■ DIRECTIONS FOR THIS TASK:
Exactly repeat the lines starting at the one that holds "eyelet_nut()" and ending at the one that holds "zip(*points))), Vector(map(max, zip(*points)))". Both end lines count; leave out everything else.

■ EXERCISE MATERIAL:
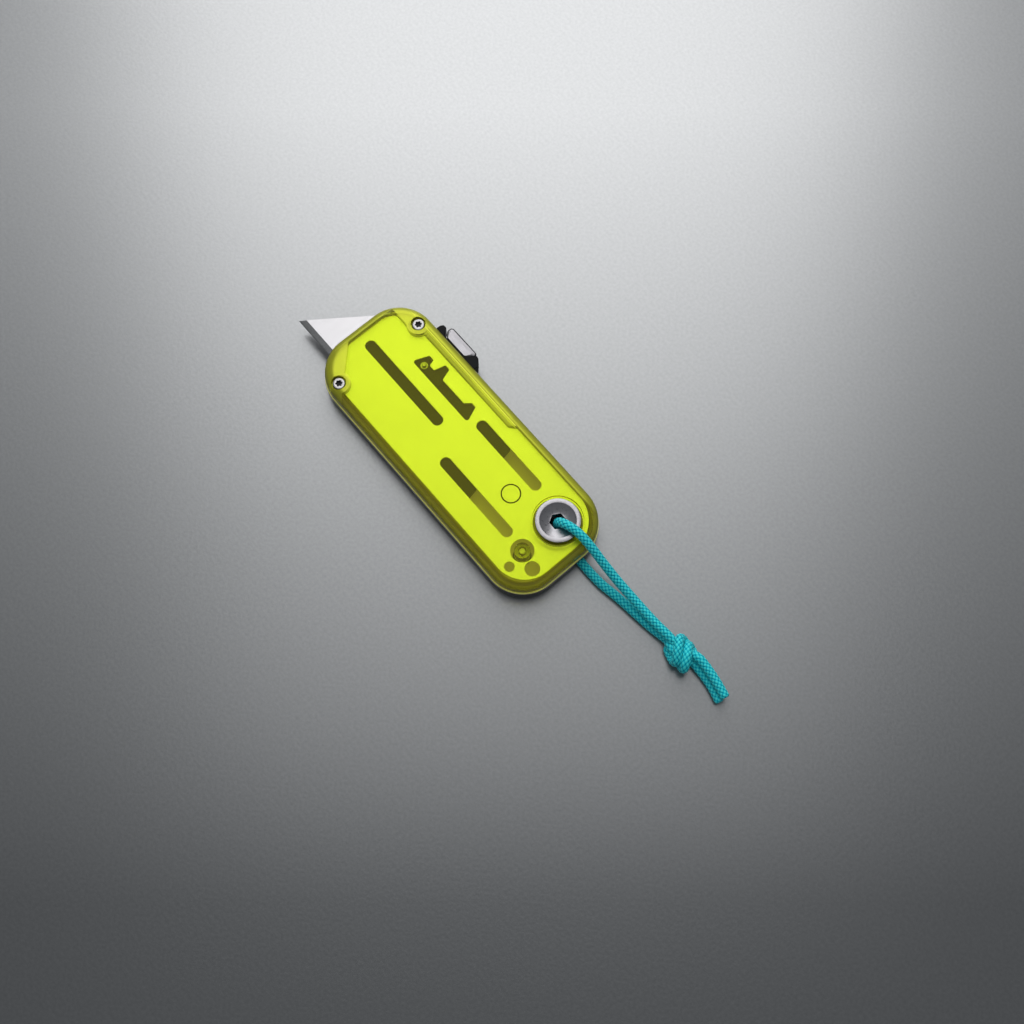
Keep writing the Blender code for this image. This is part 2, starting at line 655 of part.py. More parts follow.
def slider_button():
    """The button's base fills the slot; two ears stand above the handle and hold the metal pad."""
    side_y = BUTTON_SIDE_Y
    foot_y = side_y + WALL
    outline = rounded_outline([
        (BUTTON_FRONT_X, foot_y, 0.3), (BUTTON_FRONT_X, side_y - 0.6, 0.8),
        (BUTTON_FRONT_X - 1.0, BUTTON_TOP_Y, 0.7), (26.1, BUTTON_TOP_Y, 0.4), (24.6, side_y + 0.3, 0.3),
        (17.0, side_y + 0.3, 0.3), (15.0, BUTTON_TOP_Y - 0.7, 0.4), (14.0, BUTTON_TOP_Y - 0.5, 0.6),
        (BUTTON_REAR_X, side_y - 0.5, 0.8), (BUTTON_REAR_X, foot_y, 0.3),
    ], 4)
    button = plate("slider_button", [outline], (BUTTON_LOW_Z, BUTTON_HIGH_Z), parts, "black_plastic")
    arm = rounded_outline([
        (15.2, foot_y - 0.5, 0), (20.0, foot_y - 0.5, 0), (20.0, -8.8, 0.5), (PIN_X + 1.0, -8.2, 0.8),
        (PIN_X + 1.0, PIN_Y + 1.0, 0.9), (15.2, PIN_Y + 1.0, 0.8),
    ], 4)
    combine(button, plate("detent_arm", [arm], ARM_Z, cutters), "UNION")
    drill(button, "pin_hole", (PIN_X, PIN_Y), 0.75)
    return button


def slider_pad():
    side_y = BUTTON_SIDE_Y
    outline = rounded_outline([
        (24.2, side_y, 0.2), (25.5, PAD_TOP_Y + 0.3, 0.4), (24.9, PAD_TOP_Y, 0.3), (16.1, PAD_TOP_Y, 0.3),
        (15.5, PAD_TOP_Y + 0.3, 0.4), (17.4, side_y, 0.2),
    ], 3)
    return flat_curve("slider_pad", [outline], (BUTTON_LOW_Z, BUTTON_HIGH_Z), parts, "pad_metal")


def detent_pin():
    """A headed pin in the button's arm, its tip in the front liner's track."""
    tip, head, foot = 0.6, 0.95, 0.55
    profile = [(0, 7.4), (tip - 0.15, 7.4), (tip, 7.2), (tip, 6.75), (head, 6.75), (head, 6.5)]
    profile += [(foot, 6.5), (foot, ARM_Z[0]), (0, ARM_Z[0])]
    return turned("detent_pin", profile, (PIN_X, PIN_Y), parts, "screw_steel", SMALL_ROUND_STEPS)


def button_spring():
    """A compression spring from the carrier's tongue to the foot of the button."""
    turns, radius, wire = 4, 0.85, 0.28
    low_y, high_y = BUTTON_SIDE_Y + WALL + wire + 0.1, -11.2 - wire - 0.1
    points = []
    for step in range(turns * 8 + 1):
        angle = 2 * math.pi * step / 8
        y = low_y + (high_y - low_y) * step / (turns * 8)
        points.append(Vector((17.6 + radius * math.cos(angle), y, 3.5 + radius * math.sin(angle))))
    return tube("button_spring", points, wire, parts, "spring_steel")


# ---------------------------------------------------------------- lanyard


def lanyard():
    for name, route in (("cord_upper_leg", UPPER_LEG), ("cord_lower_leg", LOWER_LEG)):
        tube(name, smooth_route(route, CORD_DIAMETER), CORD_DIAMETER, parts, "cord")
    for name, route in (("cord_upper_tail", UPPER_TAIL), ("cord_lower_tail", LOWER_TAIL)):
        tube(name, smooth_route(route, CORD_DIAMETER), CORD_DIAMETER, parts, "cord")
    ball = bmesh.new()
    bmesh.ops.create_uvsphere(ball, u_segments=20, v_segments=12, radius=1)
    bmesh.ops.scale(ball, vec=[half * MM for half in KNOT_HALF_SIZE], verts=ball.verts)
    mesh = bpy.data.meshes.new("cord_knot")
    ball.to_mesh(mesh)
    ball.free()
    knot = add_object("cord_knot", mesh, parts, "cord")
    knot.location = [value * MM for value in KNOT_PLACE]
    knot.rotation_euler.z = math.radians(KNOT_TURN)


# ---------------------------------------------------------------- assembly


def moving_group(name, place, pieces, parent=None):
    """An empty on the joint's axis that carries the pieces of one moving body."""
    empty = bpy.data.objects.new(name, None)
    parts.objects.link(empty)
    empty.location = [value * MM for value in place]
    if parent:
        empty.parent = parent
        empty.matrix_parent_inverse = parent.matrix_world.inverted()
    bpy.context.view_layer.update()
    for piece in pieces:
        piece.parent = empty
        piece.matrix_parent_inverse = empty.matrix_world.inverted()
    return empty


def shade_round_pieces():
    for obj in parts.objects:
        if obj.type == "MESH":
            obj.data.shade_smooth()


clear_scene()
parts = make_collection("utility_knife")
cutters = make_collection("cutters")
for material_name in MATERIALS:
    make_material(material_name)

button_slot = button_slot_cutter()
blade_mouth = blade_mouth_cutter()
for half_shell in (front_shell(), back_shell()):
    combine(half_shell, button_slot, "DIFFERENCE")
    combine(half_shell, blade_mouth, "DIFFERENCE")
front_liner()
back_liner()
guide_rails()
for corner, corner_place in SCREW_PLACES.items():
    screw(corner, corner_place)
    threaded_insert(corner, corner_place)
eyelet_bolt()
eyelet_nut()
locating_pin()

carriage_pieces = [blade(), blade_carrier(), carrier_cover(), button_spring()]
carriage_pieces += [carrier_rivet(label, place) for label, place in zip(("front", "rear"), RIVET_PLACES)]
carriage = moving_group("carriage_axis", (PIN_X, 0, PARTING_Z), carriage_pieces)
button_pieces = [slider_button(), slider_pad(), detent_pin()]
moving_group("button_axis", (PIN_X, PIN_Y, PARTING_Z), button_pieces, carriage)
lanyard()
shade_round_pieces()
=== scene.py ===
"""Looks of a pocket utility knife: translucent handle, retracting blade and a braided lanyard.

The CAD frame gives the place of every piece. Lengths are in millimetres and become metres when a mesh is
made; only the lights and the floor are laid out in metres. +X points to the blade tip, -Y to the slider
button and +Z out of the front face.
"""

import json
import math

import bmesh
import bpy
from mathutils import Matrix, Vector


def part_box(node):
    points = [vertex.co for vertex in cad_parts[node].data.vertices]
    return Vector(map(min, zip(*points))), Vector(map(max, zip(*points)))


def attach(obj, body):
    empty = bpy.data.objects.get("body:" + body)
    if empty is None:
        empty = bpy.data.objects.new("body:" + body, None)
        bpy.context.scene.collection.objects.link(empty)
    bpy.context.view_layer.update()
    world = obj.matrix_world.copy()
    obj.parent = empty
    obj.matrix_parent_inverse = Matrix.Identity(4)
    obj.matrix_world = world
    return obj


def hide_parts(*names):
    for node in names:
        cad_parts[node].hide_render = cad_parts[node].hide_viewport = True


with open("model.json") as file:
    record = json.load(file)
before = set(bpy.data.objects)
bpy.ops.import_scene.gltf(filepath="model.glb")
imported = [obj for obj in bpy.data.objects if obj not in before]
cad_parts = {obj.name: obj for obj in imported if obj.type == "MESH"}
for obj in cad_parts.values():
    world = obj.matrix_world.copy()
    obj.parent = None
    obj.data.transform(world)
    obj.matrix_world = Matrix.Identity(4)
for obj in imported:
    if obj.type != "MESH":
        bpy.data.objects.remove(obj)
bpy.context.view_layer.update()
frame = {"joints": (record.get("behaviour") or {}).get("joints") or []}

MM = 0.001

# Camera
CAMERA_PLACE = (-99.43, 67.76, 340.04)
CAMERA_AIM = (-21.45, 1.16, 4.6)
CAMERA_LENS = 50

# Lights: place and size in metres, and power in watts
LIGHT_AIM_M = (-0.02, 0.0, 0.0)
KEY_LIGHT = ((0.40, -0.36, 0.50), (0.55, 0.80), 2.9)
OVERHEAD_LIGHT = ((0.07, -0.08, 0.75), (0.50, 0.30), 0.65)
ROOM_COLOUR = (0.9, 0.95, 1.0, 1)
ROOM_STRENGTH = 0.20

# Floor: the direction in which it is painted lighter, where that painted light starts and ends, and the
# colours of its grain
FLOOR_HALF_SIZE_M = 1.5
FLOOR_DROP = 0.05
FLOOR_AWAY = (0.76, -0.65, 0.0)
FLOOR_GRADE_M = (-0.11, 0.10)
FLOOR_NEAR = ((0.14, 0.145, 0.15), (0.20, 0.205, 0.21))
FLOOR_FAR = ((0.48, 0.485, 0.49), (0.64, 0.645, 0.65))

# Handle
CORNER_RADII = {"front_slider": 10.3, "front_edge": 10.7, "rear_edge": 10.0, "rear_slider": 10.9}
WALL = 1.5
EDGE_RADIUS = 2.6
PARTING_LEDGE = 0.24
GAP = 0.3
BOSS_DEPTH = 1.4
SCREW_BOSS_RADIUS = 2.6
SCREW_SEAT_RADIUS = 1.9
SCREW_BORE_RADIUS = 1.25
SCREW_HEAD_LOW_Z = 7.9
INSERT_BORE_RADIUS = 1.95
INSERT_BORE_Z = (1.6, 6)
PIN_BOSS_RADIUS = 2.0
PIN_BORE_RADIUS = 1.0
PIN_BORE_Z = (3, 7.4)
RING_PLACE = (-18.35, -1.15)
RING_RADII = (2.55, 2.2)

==

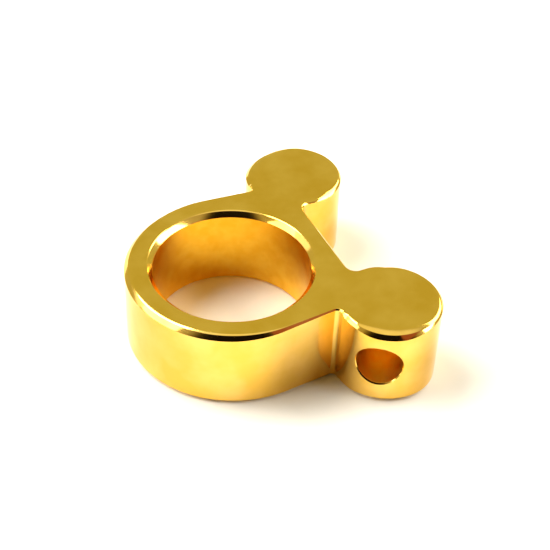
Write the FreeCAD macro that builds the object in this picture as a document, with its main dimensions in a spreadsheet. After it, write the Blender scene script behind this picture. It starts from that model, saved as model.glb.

* * *

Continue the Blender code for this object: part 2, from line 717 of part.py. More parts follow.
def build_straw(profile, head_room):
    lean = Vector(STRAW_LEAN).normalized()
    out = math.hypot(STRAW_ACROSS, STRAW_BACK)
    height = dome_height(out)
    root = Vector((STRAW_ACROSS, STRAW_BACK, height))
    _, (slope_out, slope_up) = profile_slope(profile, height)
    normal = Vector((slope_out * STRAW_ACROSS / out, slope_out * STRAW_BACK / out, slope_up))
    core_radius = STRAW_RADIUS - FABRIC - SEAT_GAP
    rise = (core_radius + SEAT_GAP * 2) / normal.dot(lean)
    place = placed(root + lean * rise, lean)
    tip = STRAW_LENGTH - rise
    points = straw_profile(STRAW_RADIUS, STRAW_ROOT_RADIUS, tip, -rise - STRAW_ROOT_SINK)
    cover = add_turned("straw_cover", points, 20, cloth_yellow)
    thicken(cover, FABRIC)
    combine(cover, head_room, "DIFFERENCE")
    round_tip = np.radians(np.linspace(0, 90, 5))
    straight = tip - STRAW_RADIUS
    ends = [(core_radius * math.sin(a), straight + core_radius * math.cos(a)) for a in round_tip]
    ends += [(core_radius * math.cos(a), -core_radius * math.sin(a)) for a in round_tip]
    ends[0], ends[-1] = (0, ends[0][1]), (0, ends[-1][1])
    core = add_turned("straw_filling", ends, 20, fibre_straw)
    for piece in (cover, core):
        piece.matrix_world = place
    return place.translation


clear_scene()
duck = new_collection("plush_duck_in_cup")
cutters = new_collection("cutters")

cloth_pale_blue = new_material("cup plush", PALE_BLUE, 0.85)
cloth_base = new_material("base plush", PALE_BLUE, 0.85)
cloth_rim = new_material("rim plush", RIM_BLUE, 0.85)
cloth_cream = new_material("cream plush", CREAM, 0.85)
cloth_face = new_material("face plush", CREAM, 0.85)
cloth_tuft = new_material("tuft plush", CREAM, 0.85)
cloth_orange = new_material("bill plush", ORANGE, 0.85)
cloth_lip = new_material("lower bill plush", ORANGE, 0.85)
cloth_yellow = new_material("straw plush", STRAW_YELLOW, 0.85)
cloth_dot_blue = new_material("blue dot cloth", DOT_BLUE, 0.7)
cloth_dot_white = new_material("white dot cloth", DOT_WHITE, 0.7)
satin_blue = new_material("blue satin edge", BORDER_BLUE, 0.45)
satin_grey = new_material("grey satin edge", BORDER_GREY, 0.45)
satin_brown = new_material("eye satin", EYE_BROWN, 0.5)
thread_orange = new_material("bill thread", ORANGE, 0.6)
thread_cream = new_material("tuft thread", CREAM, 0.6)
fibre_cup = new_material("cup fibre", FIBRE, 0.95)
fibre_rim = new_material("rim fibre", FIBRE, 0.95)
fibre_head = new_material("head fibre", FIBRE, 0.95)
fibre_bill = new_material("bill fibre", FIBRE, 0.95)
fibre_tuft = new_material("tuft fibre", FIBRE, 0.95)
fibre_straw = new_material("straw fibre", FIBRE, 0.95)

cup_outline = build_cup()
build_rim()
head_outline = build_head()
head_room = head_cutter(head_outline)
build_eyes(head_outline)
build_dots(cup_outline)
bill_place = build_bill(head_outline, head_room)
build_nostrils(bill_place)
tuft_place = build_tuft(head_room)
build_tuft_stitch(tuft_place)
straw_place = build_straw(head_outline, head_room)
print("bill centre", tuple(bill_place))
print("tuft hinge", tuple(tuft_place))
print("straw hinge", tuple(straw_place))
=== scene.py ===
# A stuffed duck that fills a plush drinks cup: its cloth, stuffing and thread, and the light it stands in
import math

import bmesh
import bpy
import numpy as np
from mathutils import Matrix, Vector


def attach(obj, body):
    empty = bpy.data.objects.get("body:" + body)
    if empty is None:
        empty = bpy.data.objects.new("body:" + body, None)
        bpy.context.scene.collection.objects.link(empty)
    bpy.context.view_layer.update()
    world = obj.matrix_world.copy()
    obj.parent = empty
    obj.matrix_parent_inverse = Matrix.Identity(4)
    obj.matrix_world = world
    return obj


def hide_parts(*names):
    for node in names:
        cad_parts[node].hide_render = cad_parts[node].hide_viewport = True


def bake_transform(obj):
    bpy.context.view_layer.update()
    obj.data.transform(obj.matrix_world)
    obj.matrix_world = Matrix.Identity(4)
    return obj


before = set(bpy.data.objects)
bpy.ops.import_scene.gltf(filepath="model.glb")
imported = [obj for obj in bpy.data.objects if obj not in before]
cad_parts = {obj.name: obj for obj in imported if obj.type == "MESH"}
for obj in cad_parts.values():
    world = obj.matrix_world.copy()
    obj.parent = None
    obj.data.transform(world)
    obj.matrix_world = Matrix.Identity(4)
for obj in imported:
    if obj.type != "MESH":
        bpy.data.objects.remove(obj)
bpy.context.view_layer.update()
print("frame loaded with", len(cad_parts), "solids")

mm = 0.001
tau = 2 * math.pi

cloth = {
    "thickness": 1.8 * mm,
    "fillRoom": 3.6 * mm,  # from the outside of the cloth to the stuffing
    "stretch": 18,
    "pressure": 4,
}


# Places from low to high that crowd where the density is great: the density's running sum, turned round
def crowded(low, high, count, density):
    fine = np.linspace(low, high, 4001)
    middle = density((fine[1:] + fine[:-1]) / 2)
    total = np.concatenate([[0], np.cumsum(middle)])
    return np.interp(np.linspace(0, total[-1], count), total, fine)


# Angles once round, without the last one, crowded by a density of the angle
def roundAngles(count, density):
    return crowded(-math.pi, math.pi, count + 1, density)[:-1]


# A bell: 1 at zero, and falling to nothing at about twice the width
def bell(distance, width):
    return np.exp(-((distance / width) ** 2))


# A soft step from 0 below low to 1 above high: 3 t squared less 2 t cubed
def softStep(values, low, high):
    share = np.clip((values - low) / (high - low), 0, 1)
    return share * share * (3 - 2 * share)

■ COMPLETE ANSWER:
eyelet_nut()
locating_pin()

carriage_pieces = [blade(), blade_carrier(), carrier_cover(), button_spring()]
carriage_pieces += [carrier_rivet(label, place) for label, place in zip(("front", "rear"), RIVET_PLACES)]
carriage = moving_group("carriage_axis", (PIN_X, 0, PARTING_Z), carriage_pieces)
button_pieces = [slider_button(), slider_pad(), detent_pin()]
moving_group("button_axis", (PIN_X, PIN_Y, PARTING_Z), button_pieces, carriage)
lanyard()
shade_round_pieces()
=== scene.py ===
"""Looks of a pocket utility knife: translucent handle, retracting blade and a braided lanyard.

The CAD frame gives the place of every piece. Lengths are in millimetres and become metres when a mesh is
made; only the lights and the floor are laid out in metres. +X points to the blade tip, -Y to the slider
button and +Z out of the front face.
"""

import json
import math

import bmesh
import bpy
from mathutils import Matrix, Vector


def part_box(node):
    points = [vertex.co for vertex in cad_parts[node].data.vertices]
    return Vector(map(min, zip(*points))), Vector(map(max, zip(*points)))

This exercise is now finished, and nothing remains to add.